Communication

In 1901 an editorial in Billboard said, “One of the great general agents in the show business in this country, M.W. E. Franklin, has coined an aphorism which will be endorsed by every circus man. He says there are three P’s essential to the success of showmen. They are: Printing, Parade and Performance. These three requisites are intimately associated, and without the trinity being closely kept together and considered, the show, no matter how great in any one particular, must fail. Good printing first attracts the attention of the public; the parade arouses the interest of the multitude and draws them to the show; the good performance creates talk and favorable comment, which follow the show, throughout the season.” (Jack Rennert, “American Circus Posters” Circus World Museum (1984) Introduction.

Good communication was the key for much of the success of the American circus. The communication of the arrival of a circus or of a circus performance has changed since the first circus in America.

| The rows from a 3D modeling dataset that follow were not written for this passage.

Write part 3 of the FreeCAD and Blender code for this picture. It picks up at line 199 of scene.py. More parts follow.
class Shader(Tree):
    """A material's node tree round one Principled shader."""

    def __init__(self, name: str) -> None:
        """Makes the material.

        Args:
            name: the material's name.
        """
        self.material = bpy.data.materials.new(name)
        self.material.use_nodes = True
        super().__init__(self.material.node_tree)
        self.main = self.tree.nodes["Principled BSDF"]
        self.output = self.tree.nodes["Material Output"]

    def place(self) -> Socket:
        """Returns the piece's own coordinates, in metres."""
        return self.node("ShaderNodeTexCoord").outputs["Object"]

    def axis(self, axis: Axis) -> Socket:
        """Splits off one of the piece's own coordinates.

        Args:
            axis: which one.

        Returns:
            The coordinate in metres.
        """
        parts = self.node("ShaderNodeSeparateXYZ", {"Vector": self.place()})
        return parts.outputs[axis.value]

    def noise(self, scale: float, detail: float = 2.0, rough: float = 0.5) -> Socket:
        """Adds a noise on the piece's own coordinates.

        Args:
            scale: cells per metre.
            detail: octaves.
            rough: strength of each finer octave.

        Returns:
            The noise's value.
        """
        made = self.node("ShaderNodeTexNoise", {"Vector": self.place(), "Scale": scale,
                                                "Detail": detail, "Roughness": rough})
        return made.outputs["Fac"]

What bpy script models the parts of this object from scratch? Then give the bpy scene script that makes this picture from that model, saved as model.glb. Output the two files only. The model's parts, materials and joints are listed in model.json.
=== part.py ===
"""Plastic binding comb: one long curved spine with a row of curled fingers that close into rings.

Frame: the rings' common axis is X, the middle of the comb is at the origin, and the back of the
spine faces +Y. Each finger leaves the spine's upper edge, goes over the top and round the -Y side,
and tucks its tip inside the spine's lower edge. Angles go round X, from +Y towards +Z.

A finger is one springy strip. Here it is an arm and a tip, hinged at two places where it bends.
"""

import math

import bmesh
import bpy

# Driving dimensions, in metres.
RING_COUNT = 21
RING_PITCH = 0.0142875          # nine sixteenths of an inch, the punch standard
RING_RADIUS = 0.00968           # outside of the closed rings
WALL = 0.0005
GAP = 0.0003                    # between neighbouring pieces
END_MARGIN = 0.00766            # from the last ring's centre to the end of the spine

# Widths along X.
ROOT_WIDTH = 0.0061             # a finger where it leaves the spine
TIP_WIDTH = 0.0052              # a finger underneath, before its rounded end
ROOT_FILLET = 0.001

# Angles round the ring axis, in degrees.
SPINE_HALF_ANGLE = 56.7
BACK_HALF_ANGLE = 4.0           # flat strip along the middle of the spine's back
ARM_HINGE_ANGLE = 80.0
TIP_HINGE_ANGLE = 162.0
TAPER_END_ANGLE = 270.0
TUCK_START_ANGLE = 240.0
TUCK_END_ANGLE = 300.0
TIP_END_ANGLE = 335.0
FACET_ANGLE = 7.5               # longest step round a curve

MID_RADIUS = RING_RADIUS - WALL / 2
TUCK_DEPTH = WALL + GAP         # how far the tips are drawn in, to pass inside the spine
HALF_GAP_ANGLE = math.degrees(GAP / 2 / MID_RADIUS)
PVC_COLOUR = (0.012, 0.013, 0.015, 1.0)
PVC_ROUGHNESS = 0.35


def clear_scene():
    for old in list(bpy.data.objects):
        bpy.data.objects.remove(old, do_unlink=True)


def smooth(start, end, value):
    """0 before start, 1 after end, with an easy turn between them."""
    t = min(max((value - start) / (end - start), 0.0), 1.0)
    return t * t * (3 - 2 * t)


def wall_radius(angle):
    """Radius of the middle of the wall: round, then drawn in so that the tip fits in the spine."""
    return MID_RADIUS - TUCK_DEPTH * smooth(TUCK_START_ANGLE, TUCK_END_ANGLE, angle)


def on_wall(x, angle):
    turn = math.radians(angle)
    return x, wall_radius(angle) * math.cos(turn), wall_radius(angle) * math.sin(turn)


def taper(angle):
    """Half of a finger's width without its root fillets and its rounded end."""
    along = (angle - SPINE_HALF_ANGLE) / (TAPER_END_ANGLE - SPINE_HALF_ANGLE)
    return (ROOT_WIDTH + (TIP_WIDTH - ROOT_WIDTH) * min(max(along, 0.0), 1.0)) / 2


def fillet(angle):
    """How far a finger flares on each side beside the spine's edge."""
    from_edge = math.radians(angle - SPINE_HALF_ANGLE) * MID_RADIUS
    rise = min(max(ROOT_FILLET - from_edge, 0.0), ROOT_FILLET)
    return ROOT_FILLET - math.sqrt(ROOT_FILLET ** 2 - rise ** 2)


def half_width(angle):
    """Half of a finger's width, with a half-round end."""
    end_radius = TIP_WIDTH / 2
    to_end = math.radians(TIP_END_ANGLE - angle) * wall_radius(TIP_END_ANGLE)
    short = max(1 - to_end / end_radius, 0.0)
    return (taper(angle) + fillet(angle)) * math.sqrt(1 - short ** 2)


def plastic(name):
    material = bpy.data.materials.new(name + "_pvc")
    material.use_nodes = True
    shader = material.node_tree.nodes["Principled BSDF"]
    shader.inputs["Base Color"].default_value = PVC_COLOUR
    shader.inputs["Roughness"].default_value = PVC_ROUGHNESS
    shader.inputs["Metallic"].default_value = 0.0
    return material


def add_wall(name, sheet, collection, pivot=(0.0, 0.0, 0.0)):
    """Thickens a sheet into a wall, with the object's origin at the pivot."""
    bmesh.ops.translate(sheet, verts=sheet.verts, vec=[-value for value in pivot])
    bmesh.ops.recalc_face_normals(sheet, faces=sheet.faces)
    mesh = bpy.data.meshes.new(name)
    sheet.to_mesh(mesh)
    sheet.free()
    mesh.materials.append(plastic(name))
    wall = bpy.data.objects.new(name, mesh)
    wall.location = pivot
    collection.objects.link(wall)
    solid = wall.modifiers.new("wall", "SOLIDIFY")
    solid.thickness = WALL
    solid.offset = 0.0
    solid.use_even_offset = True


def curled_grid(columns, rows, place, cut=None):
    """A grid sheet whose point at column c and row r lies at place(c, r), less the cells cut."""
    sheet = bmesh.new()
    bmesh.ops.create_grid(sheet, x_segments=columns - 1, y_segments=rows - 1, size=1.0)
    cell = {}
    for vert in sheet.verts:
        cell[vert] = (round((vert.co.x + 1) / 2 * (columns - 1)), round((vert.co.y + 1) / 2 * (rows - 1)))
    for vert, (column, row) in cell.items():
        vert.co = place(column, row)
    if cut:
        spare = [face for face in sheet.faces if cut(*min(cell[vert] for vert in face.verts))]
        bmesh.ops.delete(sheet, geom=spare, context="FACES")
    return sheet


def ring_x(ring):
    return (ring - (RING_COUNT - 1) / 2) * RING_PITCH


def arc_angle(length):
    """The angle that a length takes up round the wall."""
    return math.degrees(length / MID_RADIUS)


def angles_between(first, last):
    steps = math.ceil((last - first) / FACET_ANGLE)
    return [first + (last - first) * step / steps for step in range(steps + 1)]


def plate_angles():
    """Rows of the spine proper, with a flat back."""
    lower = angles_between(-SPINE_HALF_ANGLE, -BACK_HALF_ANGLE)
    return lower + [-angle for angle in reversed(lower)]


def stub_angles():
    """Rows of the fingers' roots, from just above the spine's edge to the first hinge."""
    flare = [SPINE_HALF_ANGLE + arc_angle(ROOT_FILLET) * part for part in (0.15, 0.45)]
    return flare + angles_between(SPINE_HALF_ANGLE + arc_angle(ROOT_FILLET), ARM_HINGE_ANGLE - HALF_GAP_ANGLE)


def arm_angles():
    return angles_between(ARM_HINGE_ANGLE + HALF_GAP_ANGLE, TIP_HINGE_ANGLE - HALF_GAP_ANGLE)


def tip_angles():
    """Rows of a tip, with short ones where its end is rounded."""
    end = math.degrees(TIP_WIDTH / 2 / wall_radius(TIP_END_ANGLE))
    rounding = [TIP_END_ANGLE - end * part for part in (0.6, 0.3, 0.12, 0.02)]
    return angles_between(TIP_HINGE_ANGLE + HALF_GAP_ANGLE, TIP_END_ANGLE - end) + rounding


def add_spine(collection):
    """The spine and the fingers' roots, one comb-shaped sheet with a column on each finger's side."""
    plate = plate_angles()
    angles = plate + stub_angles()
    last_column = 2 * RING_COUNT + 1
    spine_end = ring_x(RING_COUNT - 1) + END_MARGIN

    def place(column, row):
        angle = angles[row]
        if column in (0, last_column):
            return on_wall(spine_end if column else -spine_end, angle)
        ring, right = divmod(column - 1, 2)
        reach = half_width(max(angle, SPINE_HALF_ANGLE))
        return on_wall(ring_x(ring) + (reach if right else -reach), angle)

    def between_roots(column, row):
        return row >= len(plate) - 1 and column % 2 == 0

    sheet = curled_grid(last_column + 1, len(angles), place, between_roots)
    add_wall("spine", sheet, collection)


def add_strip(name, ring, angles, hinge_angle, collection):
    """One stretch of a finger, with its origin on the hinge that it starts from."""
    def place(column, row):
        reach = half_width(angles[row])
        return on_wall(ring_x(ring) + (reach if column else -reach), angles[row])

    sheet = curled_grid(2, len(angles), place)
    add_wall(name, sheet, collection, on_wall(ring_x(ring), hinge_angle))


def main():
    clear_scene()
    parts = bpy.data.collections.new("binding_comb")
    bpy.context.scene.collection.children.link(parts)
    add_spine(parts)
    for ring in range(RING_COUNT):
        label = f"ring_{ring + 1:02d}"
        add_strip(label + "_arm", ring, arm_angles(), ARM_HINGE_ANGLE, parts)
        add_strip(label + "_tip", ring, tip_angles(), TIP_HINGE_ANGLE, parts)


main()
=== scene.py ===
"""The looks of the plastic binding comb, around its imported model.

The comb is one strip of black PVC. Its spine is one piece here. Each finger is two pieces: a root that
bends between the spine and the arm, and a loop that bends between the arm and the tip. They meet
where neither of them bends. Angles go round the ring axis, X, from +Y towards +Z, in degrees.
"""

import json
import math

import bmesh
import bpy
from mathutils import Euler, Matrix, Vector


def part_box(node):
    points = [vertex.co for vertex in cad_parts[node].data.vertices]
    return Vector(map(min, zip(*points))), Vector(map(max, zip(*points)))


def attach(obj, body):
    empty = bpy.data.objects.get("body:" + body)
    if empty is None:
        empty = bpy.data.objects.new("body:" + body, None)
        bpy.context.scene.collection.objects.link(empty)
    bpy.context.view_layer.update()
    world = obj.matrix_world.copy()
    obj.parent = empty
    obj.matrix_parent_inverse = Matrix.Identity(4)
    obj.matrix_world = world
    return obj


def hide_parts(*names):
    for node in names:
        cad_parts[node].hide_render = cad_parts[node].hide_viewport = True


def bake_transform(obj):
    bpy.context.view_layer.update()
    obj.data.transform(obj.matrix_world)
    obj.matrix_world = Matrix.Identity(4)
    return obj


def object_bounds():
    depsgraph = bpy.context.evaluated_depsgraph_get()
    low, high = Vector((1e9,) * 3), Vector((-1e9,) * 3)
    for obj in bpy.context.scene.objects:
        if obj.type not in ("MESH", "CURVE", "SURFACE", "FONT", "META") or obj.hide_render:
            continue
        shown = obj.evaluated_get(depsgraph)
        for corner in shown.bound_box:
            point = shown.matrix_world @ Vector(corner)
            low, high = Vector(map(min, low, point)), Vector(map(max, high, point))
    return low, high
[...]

Advertising methods of the American circus changed, as the shows got larger, covered more territory and experienced more competition. Advertising methods of the American circus started with announcements in the local paper and mushroomed into thousands of posters to advertise a one-day stand that would cover the sides of buildings, storefronts and any vacant space in the town. These posters or “paper” had to excite the town about the pending arrival of the circus and it’s short stay in their city. The circus poster had to give the most important information that was easy to read, arouse their excitement and eye catching. These posters had to have the title of the show (in bold letters), the date, and the feature attraction.

John Ringling stated in a September 1919 article from The American Magazine states: “The language of the circus poster is unique. Originally it was the result of opposition shows striving to outdo one another in startling announcements. Charles, who is the greatest scholar in the family, and an authority on words, created a new vocabulary and the style caught public fancy. We understand now, although we did not at the time, that we had stuck upon the child-appeal in another form. All children and all primitive minds, love big words, and love exaggeration. The boy who sees four dogs in the back yard invariably says there are a thousand dogs out there. When he offers to bet, he always wants to bet a hundred million billion dollars. He is not striving to deceive, but to express bigness in his own way.

The circus posters do the same thing: There is no effort to deceive the public—but to express the hugeness of everything in figures that carry the idea. If we have fifty elephants, and say a hundred, it pleases rather than offends. On circus day, everybody wants to think and talk in big figures, because on circus day we are boys and girls again, and we want to believe that there are a hundred million trillion elephants in the parade, and a billion funny clowns, and whole bushels and bushels of beautiful ladies on white horses.” (Charles Philip Fox, “A Ticket to the Circus” Superior Publishing Co. Seattle (1959) 45-46.

The second “P” essential for the success of the circus is the parade. The parade was a regular feature of the American circus when small towns would be awakened by gigantic processions featuring three or four separate bands, great herds of elephants, cages of wild animals, performers, performers on horseback, clowns and bringing up the end of the parade the steam calliope. ( kall-ee-yoap) The street parade, like the posters main purpose, was to advertise that the show was in town, and create excitement and enthusiasm. The street parade also affected the three senses of man—sight, sound and smell.